State senator John Whitmire, of Houston, who Horswell calls the “architect of many of the prison reforms in Texas,” said that the state’s “smarter approach” towards corrections and rehabilitation has led to this downward shift.
“We lock up the dangerous violent offenders for longer periods while trying to change the lifestyles of the low-level offenders,” Whitmire told Horswell.
State representative Jerry Madden, of Richardson, told Horswell that the state has saved taxpayers $2 billion with recent reforms. “Rather than build three new prisons in 2007, funds were shifted to treatment programs for drug and alcohol addictions, anger management, counseling and education,” Horswell wrote.
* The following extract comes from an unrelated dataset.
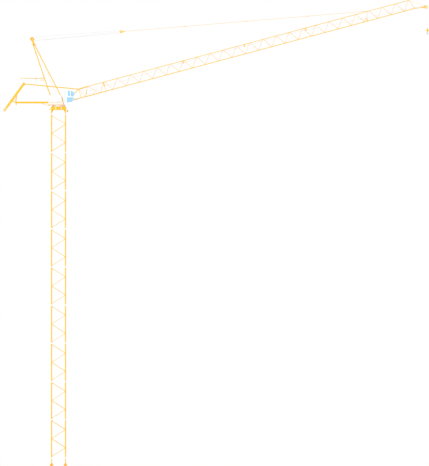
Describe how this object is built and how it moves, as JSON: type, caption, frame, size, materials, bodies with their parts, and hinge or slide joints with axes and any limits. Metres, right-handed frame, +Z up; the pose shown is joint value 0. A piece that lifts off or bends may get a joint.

The part of the report that the Statesman‘s Ward found most illuminating, however, dealt with the wide gulf between the approval ratings of different parole commissioners and board members.
But perhaps the most revealing detail comes in the summaries of how each of the seven board members and 12 parole commissioners votes on approving or denying the release of convicts from prison.
Fifteen of the 22 officials listed have a higher approval rate than the board’s overall average, according to the report.
The highest percentage of approvals: San Antonio board member Juanita Gonzales, a longtime board member and former probation officer, who approved 46.5 percent of the 10,397 cases she reviewed during 2011.
The lowest? Amarillo Parole Commissioner Charles Shipman, a former parole officer and policeman, who approved just 20.8 percent, according to the report.
While the report gives “a rare glimpse of the inner workings” of the parole board, Ward wrote, “one of the most secretive [agencies] by state law,” an agency spokesman refused to comment when asked how these votes are decided.